Frequently Asked Questions on Enteral Feeding Tubes


How to cope with a blocked enteral tube?

A blocked tube can easily prevented with precautions. Make sure to flush the tube before and after each feed or medication. Use either sterile or cooled boiled water with a 20ml (minimum) syringe to minimize pressure and volume. The dietitian will advise you on how much water you need for adequate flushing. Do not use acidic solutions like fruit juices or cola, as this could curdle the feed and block the tube further. Gently squeeze the tube between your fingers along the length of the tube and repeat flushing if the blockage does not cleared. It can take up to 30 minutes to unblock the tube.

What is the cause of blockage in an enteral feeding tube?

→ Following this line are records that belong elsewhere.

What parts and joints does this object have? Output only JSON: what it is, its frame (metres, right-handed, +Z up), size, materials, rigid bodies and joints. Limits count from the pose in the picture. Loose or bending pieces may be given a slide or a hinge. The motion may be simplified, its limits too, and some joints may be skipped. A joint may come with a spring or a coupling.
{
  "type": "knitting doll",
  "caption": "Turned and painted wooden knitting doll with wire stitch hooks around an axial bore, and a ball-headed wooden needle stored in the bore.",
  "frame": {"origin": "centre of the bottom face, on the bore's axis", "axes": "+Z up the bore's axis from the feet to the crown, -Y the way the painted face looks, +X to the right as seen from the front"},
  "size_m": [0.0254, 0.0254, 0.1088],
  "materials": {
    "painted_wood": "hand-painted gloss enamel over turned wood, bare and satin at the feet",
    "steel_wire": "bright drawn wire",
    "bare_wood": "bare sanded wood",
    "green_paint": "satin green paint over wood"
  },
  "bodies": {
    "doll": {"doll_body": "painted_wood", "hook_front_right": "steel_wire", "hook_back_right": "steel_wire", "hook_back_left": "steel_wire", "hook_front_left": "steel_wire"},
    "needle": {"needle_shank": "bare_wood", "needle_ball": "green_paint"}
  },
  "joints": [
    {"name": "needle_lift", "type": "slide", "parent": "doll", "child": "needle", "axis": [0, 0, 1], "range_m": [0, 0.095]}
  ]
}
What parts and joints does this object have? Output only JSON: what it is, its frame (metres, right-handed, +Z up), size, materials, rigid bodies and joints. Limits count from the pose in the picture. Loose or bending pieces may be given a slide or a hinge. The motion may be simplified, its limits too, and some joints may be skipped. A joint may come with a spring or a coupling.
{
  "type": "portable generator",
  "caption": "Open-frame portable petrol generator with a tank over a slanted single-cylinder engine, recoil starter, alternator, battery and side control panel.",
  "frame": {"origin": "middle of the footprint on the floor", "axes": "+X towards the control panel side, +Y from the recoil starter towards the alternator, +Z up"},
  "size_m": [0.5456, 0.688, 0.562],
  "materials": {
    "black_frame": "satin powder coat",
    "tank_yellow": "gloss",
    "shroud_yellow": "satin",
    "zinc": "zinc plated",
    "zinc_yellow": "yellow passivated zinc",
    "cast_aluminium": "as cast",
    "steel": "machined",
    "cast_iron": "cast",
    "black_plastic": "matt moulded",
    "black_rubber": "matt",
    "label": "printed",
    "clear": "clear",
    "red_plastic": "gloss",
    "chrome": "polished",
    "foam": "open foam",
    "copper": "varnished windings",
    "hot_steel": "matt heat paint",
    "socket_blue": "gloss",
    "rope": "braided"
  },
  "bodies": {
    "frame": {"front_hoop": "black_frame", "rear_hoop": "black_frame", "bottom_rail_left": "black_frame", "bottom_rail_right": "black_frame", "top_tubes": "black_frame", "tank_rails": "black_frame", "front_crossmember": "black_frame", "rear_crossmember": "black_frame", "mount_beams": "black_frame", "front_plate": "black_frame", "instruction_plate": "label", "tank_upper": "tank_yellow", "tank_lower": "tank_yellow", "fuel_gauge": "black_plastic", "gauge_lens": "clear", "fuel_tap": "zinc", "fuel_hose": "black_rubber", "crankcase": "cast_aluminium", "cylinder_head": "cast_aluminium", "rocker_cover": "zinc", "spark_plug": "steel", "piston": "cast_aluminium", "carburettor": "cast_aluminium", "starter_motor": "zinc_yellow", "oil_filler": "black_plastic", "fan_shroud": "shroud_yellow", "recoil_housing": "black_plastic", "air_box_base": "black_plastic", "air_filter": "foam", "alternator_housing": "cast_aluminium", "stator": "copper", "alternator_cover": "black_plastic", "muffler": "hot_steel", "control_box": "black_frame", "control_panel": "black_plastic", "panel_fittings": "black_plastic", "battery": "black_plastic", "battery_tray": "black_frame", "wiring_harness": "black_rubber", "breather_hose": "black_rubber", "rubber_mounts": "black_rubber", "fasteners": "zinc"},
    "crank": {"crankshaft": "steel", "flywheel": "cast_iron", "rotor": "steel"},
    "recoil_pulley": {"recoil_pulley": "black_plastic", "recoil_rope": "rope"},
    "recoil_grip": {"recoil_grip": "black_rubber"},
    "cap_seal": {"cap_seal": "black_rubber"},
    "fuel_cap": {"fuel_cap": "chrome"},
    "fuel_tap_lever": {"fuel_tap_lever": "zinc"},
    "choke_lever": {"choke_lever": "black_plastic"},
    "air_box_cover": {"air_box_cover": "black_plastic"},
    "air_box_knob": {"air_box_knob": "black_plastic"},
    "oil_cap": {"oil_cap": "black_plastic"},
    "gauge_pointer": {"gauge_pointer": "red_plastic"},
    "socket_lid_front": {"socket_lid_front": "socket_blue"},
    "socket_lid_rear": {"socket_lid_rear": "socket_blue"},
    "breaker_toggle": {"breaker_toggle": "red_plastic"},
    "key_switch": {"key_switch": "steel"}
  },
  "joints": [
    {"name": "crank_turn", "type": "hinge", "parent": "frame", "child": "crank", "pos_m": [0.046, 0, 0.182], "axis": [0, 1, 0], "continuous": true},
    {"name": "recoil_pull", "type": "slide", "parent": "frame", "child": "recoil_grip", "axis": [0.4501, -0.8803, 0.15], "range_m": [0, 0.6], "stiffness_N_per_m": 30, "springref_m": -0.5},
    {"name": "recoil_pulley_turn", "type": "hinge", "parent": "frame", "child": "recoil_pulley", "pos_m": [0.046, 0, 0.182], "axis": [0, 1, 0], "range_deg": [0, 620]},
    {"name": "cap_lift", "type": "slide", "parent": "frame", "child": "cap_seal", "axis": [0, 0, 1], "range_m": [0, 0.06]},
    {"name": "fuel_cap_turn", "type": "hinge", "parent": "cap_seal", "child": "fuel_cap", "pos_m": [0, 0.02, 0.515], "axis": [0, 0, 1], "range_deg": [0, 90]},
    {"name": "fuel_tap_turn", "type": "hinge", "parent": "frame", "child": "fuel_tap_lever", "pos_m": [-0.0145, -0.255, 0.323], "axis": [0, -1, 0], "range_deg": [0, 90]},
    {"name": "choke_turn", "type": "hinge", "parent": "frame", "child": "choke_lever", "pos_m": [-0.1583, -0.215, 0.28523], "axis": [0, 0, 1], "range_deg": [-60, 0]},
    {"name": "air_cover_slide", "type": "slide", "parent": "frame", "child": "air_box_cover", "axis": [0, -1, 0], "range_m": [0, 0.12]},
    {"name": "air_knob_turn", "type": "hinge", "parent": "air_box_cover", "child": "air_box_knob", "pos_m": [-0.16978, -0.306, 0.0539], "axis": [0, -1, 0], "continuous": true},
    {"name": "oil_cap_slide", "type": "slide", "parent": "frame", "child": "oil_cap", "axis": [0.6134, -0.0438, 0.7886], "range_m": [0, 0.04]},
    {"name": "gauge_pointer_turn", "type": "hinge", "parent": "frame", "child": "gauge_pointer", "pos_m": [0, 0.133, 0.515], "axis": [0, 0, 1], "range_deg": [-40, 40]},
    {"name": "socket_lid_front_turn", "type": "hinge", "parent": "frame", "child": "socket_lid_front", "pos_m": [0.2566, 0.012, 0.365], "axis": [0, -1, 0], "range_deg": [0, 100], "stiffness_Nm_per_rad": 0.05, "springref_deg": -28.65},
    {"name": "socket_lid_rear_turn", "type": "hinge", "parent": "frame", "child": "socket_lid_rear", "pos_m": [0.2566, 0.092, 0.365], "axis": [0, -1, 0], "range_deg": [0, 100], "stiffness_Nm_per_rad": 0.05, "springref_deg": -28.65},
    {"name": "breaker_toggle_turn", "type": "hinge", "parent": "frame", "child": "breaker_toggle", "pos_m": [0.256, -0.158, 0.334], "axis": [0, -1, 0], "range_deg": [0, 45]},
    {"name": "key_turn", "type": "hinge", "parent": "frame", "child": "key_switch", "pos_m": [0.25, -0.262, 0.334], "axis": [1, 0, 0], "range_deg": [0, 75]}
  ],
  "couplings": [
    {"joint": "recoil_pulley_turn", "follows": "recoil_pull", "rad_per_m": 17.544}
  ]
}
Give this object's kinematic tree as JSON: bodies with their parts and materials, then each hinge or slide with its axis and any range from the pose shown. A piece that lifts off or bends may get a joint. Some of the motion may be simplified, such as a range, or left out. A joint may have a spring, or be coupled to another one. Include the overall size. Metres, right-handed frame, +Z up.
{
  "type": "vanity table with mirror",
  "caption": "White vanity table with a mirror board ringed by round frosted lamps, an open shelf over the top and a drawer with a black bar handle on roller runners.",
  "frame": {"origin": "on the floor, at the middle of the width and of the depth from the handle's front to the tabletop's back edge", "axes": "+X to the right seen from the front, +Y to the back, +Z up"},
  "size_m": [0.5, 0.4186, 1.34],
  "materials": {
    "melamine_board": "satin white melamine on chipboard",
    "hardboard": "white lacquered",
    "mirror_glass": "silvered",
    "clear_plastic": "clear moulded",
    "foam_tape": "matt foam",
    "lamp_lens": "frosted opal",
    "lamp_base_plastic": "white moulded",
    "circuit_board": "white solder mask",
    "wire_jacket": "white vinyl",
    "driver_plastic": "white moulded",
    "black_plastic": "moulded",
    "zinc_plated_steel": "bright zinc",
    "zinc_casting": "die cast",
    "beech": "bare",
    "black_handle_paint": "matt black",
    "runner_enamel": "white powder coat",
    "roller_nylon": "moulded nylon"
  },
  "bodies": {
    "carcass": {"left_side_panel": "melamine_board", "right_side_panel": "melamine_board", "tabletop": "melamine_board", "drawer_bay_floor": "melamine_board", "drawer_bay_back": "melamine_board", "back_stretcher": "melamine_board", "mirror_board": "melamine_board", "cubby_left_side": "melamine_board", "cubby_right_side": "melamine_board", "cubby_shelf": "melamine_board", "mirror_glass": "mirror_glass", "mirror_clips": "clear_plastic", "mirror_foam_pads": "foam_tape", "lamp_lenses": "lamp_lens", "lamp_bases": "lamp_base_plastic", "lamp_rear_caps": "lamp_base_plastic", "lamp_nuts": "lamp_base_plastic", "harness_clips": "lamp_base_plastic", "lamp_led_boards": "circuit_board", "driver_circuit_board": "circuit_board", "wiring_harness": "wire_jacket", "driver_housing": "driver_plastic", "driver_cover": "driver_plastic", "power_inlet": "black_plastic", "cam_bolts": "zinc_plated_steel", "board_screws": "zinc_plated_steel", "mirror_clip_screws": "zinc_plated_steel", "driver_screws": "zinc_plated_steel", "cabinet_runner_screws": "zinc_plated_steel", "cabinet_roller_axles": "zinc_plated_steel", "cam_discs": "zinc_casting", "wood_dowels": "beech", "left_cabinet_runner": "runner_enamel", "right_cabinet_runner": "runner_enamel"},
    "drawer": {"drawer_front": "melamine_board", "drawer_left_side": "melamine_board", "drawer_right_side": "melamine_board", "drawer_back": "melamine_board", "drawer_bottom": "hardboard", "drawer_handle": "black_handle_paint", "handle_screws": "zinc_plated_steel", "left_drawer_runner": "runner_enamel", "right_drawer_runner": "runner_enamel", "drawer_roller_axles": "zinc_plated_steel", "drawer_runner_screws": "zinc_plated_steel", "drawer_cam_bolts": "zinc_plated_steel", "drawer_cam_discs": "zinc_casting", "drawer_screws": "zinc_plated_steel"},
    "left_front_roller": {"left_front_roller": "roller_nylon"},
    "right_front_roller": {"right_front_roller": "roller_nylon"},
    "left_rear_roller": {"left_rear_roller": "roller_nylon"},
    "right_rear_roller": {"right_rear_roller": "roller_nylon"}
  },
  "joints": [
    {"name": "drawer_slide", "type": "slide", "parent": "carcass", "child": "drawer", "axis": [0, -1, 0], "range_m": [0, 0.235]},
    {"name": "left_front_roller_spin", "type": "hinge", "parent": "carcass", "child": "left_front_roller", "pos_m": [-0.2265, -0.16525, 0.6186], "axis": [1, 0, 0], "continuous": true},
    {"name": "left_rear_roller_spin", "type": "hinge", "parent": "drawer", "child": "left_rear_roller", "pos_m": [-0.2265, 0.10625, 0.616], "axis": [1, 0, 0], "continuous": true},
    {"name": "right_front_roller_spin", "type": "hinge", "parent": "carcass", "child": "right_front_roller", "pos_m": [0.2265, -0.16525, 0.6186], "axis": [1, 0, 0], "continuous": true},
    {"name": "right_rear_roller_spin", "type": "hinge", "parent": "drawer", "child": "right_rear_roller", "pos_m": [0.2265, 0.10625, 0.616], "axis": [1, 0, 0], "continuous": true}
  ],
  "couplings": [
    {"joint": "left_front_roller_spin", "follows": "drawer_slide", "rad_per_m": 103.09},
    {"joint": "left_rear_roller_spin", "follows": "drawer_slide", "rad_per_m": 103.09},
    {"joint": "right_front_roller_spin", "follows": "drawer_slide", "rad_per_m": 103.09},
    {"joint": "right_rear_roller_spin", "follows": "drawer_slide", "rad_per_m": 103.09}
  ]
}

A tube can get blocked because of:

  • Medication that wasn't ground finely
  • Inadequate flushing before and after feeds and administering medication
  • Closed tube clamp
What are the signs that indicate a problem in the Stoma Site?
In order to avoid any complications, one must check for these issues with the stoma site everyday:
  • Redness around the stoma site: If you see redness which persists or painful, inform your healthcare provider.
  • Oozing from the stoma site: If you notice oozing from your gastrostomy or jejunostomy site after it's been dry, do not apply an antibiotic to the site unless advised to do so. Continue cleaning and drying the site thoroughly. Inform your doctor.
  • Overgrowth of skin around stoma: The skin may overgrow around the stoma site and require treatment. This is known as granulation tissue and is a result of the body trying to repair the surgical incision. If this occurs, contact your doctor.
  • Leakage of stomach contents from around the gastrostomy storna site: Leakage of gastric contents around the stoma site can cause burning and pain to the surrounding skin. Please contact your healthcare provider if so occurs.
Is a change in color of enteral feeding tube normal?

If you take good care of your tube, the color should not change. However, if the tube has been in place for a long period of time some discoloration may occur due to the feed and medications.

What is over-granulation? What can be done about it?

Over-granulation means the overgrowth of skin around the stoma site where the feeding tube is inserted. This might happen since your body is trying to repair the surgical incision. Over-granulation is common and treatable. If you notice it developing around the stoma site please inform your healthcare provider.

What to do in case the tube is disconnected or falls out?

It is possible sometimes that your feeding tube might become loose or dislodged with coughing, sudden movements or accidental or excessive pulling of the tube. If so happens stop feeding straight away. If you have an NG tube and you've been shown how to replace it, please do so. Otherwise, you'll have to go to hospital and have your NG or NJ tube replaced by a healthcare professional beforehand to avoid waiting in Accident & Emergency.

If you have a gastrostomy (PEG or RIG button) or jejunostomy and it is accidentally removed, please put a dressing over the site and go as quickly as possible to the hospital Accident & Emergency Department or get in touch with your emergency contact, as the stoma will begin to close up.